(3D code data)
-.-.-
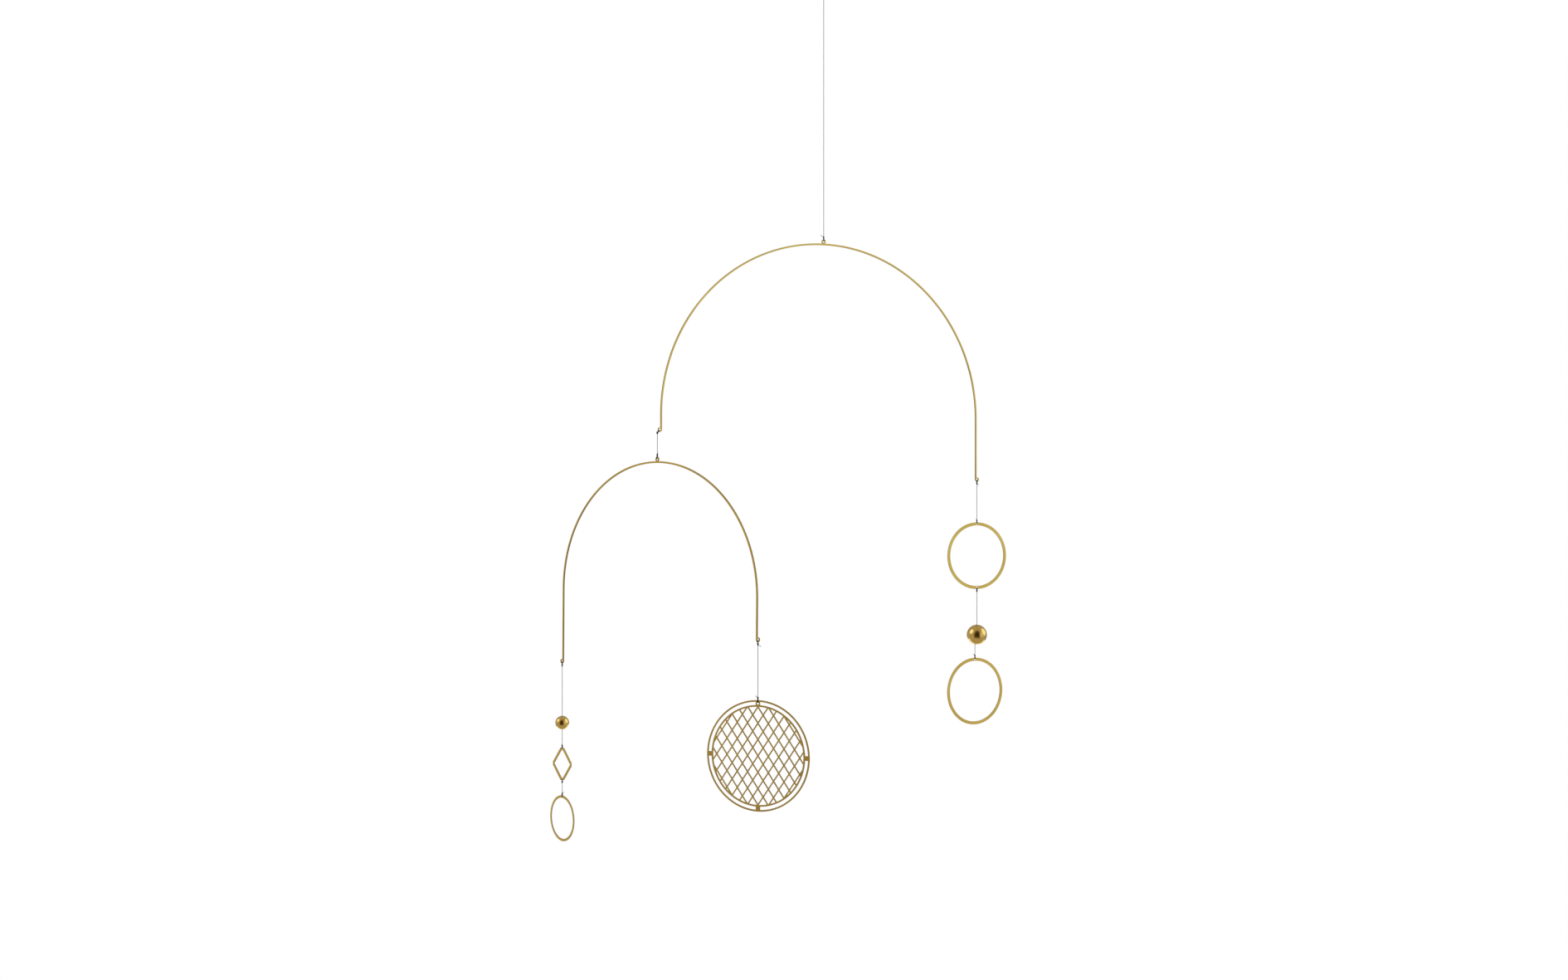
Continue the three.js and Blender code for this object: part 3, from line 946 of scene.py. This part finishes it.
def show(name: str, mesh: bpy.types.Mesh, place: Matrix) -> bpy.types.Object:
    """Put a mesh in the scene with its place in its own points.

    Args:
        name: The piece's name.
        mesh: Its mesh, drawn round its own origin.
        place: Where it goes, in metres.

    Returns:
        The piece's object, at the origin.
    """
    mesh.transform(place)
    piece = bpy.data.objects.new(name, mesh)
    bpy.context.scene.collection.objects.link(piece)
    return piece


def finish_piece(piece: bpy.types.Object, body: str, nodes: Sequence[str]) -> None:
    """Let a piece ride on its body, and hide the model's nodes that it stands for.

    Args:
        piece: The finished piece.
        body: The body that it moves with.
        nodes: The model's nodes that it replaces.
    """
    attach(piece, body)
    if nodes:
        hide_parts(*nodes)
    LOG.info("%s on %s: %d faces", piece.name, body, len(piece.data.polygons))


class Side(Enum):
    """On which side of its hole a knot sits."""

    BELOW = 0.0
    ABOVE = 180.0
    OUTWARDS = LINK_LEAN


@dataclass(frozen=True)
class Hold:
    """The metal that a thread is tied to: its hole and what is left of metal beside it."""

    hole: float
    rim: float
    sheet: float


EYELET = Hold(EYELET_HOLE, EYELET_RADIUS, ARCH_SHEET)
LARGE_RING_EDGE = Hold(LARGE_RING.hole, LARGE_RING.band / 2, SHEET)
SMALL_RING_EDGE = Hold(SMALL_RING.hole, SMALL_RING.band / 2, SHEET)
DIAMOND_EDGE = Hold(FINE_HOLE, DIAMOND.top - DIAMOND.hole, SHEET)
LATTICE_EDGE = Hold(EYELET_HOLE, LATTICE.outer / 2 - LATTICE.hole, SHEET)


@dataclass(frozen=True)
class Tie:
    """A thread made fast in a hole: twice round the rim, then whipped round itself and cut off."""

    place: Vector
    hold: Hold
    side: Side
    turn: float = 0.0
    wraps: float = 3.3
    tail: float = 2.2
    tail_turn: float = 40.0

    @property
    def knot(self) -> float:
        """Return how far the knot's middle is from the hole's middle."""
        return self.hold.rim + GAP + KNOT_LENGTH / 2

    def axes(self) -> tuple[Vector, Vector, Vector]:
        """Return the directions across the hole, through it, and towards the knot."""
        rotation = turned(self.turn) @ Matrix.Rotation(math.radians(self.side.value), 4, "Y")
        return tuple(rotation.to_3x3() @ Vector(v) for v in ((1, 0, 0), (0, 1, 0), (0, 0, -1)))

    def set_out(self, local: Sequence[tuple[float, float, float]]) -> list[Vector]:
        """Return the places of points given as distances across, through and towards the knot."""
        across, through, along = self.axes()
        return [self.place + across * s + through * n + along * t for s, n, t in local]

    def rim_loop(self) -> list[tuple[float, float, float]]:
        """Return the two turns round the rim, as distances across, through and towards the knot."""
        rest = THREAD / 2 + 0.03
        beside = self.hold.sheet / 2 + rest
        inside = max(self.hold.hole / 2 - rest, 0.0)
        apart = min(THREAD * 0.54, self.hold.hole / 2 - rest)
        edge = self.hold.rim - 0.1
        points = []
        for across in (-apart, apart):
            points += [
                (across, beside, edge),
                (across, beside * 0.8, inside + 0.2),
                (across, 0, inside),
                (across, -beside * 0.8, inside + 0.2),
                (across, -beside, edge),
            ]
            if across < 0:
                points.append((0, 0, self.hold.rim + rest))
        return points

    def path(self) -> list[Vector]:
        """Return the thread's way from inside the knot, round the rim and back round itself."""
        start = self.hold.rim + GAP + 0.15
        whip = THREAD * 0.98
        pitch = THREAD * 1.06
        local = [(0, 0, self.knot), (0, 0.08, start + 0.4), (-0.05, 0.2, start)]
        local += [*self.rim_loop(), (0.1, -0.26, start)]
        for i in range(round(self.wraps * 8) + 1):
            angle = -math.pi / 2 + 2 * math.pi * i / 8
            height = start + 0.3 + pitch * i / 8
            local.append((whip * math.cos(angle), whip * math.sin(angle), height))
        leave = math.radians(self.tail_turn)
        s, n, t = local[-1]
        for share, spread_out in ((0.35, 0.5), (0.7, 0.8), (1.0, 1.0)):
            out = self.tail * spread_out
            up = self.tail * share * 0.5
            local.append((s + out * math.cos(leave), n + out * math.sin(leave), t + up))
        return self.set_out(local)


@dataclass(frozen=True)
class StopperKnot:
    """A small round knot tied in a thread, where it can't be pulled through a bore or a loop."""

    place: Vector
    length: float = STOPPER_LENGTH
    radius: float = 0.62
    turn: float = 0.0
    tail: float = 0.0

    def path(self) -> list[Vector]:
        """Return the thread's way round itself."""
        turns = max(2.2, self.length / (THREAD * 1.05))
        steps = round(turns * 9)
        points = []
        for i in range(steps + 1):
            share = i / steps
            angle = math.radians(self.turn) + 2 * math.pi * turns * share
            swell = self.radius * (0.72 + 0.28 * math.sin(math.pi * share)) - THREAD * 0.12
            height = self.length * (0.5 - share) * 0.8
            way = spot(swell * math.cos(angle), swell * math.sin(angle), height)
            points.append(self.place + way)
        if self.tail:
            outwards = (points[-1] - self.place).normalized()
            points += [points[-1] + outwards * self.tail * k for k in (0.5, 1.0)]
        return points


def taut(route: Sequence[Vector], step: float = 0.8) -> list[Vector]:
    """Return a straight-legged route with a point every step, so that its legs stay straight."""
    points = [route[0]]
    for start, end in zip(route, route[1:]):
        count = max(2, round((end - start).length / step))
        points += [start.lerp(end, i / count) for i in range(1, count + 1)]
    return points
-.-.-
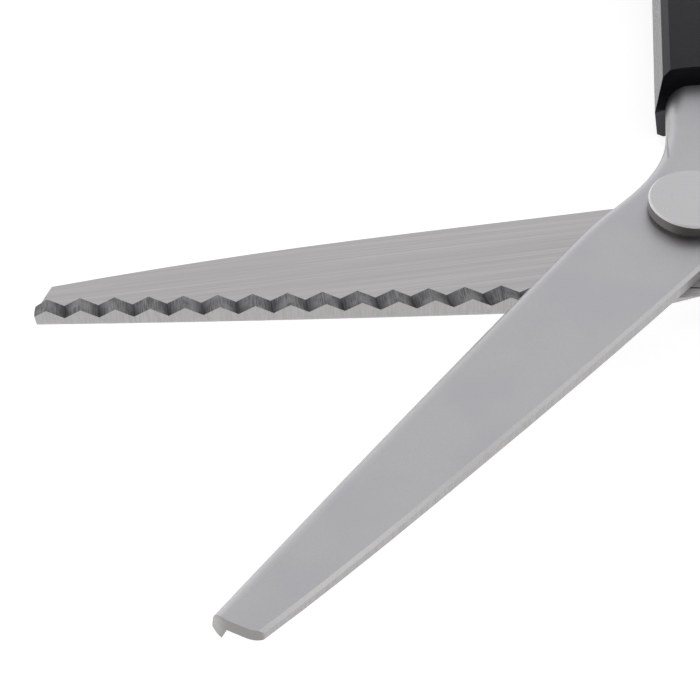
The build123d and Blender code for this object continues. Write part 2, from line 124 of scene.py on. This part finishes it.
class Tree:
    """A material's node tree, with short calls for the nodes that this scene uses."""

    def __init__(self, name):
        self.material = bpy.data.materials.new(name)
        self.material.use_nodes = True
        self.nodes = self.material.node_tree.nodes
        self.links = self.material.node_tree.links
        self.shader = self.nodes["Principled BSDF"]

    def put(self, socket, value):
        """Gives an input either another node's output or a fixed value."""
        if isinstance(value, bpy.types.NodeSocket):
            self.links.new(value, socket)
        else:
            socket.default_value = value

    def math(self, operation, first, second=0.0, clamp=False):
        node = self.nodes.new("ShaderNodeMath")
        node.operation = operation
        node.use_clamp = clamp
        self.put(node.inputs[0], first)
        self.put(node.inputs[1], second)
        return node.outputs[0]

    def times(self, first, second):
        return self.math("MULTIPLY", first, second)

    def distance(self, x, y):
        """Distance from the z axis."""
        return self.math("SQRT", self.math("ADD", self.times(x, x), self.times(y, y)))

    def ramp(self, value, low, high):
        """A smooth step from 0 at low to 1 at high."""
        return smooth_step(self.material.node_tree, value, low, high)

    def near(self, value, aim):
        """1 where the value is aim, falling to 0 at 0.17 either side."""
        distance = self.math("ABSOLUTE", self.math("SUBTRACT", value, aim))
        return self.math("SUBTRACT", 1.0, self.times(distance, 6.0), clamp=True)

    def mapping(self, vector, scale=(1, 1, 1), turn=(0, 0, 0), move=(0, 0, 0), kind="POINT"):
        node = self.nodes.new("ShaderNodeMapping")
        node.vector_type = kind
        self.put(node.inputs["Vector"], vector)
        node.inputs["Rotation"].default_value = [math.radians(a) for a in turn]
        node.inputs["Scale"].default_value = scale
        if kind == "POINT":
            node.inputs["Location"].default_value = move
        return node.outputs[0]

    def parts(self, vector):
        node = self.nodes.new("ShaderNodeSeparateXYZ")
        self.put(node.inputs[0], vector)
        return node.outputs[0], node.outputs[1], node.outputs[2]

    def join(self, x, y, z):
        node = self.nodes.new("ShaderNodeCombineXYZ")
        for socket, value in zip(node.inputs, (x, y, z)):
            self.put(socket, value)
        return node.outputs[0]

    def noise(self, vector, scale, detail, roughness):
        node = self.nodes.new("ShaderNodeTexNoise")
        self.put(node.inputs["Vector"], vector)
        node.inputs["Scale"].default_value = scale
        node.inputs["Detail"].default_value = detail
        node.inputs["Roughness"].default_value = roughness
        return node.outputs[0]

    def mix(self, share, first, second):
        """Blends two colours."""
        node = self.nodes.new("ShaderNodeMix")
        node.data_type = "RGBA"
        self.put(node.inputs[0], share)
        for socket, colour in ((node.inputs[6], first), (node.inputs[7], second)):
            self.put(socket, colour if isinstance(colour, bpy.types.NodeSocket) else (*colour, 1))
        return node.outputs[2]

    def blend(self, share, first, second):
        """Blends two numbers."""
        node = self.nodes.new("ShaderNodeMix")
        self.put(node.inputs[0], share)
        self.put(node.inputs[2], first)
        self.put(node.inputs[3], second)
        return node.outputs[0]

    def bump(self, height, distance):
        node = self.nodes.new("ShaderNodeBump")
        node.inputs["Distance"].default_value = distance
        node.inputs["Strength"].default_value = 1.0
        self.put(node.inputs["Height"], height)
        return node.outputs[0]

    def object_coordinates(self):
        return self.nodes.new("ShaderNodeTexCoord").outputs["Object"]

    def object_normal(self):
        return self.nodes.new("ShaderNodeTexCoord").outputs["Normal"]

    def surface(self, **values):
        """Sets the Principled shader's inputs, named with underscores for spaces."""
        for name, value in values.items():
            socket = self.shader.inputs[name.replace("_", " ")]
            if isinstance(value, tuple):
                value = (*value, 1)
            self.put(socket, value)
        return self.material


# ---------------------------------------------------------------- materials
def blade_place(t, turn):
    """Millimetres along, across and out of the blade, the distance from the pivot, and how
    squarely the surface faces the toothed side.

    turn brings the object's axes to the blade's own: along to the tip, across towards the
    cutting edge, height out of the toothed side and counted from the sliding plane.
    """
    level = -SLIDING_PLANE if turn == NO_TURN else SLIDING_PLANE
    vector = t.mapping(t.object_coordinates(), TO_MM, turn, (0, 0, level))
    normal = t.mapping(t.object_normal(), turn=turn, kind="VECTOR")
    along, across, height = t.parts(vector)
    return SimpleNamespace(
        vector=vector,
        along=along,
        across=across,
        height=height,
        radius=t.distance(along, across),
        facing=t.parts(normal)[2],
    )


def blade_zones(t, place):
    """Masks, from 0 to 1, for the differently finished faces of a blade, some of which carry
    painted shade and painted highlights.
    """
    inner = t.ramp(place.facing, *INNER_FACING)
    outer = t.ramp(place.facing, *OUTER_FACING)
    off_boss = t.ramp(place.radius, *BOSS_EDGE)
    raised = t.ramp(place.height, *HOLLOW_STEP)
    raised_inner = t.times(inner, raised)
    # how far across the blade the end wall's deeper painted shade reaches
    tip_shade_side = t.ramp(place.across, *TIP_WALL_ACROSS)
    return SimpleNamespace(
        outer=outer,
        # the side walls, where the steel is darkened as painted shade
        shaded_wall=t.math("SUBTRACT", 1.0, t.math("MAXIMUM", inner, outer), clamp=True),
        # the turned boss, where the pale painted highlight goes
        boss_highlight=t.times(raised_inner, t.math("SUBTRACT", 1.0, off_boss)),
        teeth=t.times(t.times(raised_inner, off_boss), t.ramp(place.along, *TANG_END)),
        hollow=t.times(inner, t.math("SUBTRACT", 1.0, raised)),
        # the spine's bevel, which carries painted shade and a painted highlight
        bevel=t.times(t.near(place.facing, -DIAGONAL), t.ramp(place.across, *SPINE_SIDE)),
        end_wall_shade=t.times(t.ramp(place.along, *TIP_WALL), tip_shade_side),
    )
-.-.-
(Problem requirements) Retype, word for word, every line from the line with "Continue the three.js" to the line with "LATTICE_EDGE = Hold(EYELET_HOLE, LATTICE.outer", inclusive. Add nothing.

(Answer below)
Continue the three.js and Blender code for this object: part 3, from line 946 of scene.py. This part finishes it.
def show(name: str, mesh: bpy.types.Mesh, place: Matrix) -> bpy.types.Object:
    """Put a mesh in the scene with its place in its own points.

    Args:
        name: The piece's name.
        mesh: Its mesh, drawn round its own origin.
        place: Where it goes, in metres.

    Returns:
        The piece's object, at the origin.
    """
    mesh.transform(place)
    piece = bpy.data.objects.new(name, mesh)
    bpy.context.scene.collection.objects.link(piece)
    return piece


def finish_piece(piece: bpy.types.Object, body: str, nodes: Sequence[str]) -> None:
    """Let a piece ride on its body, and hide the model's nodes that it stands for.

    Args:
        piece: The finished piece.
        body: The body that it moves with.
        nodes: The model's nodes that it replaces.
    """
    attach(piece, body)
    if nodes:
        hide_parts(*nodes)
    LOG.info("%s on %s: %d faces", piece.name, body, len(piece.data.polygons))


class Side(Enum):
    """On which side of its hole a knot sits."""

    BELOW = 0.0
    ABOVE = 180.0
    OUTWARDS = LINK_LEAN


@dataclass(frozen=True)
class Hold:
    """The metal that a thread is tied to: its hole and what is left of metal beside it."""

    hole: float
    rim: float
    sheet: float


EYELET = Hold(EYELET_HOLE, EYELET_RADIUS, ARCH_SHEET)
LARGE_RING_EDGE = Hold(LARGE_RING.hole, LARGE_RING.band / 2, SHEET)
SMALL_RING_EDGE = Hold(SMALL_RING.hole, SMALL_RING.band / 2, SHEET)
DIAMOND_EDGE = Hold(FINE_HOLE, DIAMOND.top - DIAMOND.hole, SHEET)
LATTICE_EDGE = Hold(EYELET_HOLE, LATTICE.outer / 2 - LATTICE.hole, SHEET)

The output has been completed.